** Material **
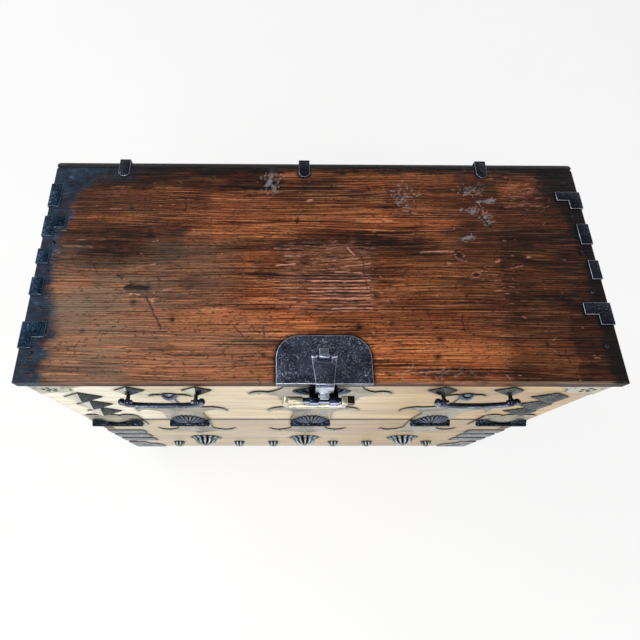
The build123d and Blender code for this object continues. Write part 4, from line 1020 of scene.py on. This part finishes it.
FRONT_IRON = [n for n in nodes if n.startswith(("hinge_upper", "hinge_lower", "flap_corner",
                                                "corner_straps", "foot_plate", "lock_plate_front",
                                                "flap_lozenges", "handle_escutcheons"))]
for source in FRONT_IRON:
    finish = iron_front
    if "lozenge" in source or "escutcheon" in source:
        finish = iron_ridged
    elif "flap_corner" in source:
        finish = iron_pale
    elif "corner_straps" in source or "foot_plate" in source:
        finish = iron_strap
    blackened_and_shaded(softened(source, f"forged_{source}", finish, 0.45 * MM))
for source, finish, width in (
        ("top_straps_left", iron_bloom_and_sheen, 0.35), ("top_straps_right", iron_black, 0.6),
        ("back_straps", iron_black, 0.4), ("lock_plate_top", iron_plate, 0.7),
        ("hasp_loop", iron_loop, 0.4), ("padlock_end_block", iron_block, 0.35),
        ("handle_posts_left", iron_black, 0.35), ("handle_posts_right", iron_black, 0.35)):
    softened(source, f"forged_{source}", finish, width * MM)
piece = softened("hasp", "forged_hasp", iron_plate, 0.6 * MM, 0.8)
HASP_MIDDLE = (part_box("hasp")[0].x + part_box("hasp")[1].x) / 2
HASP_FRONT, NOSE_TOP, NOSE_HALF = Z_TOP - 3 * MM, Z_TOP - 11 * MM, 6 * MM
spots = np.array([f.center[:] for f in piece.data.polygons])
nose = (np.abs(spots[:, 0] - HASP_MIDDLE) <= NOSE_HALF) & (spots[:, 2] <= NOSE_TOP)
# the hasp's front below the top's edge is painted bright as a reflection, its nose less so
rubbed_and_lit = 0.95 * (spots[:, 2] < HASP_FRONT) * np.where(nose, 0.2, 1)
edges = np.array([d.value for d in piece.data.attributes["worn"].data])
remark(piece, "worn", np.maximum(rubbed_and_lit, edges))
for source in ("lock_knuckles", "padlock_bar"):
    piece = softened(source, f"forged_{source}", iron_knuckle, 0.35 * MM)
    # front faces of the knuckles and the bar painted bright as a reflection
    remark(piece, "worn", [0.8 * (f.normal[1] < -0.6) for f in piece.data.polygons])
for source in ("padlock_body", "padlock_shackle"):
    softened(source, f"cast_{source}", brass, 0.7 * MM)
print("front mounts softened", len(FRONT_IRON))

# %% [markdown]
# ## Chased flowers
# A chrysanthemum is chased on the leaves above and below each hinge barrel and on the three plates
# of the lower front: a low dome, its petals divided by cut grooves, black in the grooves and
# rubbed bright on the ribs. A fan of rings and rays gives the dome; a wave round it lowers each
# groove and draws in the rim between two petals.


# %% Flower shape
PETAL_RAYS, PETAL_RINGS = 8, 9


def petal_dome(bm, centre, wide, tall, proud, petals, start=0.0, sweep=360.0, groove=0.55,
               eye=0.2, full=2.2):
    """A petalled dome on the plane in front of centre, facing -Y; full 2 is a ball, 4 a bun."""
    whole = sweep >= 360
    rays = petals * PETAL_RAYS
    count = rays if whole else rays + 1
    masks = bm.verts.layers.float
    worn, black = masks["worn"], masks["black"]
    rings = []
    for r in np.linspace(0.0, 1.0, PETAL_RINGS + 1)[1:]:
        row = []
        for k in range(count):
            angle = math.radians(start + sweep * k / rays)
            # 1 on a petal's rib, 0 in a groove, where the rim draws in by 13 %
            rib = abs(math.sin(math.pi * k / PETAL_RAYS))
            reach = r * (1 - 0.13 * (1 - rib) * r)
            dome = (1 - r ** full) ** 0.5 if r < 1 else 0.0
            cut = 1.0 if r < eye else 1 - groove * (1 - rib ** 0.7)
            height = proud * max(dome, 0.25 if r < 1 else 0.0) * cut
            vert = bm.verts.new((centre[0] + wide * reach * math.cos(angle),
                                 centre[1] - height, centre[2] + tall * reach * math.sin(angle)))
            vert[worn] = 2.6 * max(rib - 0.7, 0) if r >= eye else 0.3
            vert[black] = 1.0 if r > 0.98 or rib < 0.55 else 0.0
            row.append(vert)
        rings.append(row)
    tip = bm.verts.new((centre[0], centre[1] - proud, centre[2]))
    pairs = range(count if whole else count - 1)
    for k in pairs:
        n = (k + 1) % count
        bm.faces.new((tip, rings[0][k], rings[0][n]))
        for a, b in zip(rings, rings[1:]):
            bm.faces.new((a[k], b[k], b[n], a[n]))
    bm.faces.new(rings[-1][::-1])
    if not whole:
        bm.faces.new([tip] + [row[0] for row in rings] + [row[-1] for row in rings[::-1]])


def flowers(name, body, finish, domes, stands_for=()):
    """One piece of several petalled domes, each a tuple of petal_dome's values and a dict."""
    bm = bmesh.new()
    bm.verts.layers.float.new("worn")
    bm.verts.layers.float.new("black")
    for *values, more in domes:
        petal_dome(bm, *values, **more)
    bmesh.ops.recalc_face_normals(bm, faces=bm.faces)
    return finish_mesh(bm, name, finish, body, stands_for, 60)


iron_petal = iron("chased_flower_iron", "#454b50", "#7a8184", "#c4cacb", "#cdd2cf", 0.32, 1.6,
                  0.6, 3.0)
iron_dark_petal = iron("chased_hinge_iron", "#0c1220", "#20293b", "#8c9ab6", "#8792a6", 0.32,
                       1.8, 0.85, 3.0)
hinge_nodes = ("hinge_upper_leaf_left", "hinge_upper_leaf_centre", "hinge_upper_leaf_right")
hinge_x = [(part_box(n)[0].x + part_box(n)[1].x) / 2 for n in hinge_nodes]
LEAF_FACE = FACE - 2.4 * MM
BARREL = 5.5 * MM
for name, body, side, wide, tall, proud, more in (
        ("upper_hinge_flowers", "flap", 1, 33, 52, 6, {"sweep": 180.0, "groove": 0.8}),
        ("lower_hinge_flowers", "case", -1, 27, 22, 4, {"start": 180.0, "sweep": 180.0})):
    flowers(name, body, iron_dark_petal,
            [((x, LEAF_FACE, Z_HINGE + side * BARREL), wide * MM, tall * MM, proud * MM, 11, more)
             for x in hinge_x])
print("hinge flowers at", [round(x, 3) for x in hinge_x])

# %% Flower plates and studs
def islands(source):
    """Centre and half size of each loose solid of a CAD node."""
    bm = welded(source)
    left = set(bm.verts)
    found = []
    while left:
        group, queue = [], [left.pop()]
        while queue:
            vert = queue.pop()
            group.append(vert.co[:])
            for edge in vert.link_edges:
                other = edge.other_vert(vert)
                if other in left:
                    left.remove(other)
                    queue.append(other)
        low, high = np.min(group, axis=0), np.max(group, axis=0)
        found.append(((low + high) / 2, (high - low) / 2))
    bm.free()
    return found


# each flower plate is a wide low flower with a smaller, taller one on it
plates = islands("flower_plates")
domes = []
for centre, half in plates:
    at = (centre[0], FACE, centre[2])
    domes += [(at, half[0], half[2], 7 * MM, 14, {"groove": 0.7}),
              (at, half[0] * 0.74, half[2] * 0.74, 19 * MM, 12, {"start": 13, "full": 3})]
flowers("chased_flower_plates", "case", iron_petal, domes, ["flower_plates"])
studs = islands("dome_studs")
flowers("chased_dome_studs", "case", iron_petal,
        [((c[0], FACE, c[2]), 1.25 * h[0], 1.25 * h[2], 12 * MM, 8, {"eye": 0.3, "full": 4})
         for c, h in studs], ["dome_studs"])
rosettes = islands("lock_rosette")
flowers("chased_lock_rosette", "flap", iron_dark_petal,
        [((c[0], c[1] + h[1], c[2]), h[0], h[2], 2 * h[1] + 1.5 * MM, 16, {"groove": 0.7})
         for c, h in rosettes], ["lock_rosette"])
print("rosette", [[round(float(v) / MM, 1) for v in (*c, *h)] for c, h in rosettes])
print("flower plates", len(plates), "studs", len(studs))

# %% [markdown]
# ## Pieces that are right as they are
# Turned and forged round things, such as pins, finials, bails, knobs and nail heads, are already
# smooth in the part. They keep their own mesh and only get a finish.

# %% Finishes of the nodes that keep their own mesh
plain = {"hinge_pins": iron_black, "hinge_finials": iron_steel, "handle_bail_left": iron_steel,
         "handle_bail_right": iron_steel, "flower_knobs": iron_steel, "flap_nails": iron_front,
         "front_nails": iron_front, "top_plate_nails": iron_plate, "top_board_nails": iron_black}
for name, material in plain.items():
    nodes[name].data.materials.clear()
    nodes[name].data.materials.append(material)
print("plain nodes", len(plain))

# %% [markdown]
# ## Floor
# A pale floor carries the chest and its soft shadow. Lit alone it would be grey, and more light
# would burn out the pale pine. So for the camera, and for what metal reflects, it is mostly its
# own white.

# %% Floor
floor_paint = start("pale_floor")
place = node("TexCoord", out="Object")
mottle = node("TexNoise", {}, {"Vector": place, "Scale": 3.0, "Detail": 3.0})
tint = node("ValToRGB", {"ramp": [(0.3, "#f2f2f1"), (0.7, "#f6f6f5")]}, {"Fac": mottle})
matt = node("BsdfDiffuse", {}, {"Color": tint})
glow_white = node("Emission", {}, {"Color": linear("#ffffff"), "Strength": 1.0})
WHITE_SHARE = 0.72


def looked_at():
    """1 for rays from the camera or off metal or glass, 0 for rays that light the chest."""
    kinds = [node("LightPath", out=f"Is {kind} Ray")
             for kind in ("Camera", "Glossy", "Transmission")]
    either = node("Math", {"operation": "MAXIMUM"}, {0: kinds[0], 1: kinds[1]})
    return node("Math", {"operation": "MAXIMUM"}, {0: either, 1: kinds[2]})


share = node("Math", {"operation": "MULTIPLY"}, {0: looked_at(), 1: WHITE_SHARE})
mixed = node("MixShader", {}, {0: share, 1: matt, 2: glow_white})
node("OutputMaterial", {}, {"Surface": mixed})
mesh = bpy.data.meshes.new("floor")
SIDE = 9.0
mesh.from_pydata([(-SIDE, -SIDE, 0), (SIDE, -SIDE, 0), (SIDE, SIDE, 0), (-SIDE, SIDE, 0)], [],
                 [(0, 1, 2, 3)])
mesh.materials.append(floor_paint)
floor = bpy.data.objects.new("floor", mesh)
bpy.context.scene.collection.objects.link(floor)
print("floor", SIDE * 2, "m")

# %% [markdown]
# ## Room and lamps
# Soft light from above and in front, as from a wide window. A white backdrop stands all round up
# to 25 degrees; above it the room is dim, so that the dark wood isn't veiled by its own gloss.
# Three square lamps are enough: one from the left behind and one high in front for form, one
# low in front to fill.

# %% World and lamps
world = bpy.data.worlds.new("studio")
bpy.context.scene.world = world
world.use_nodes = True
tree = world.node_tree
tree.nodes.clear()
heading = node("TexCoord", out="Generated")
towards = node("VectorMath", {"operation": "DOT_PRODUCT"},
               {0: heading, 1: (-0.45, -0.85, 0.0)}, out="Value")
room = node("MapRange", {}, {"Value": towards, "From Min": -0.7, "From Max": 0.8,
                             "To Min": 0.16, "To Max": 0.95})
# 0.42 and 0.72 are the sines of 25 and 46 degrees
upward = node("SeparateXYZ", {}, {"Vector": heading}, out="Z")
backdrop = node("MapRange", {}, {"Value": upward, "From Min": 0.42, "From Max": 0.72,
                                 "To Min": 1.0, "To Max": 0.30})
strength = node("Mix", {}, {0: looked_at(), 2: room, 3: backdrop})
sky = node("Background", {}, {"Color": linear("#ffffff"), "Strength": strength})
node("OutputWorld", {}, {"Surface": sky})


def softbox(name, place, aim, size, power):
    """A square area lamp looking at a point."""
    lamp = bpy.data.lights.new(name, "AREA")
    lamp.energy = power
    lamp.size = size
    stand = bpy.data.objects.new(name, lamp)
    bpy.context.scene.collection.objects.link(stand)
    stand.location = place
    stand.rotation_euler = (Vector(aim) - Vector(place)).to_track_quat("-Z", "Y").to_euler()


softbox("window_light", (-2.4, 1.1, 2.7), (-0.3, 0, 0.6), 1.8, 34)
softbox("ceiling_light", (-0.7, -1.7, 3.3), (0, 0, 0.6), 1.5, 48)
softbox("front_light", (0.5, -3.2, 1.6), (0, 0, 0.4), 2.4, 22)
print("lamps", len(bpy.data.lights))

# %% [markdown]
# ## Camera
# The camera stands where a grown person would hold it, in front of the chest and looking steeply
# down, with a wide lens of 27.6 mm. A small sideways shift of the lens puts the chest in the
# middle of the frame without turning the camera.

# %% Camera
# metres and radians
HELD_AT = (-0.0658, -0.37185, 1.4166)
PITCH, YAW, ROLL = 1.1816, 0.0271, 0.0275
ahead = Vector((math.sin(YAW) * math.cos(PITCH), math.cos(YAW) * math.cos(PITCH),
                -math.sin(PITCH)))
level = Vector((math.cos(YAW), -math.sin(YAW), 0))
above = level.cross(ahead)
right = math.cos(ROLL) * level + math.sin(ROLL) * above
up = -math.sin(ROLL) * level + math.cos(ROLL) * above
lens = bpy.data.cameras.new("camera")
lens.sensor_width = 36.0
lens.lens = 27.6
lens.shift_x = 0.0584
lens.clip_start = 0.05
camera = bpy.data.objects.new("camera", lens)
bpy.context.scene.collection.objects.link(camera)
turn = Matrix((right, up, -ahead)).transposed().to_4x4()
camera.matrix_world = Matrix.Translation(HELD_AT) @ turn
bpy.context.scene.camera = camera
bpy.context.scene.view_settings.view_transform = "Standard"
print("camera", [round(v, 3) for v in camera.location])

** Aim **
Find every line that has "scene" in it, then return those lines.

** Written response **
The build123d and Blender code for this object continues. Write part 4, from line 1020 of scene.py on. This part finishes it.
bpy.context.scene.collection.objects.link(floor)
bpy.context.scene.world = world
    bpy.context.scene.collection.objects.link(stand)
bpy.context.scene.collection.objects.link(camera)
bpy.context.scene.camera = camera
bpy.context.scene.view_settings.view_transform = "Standard"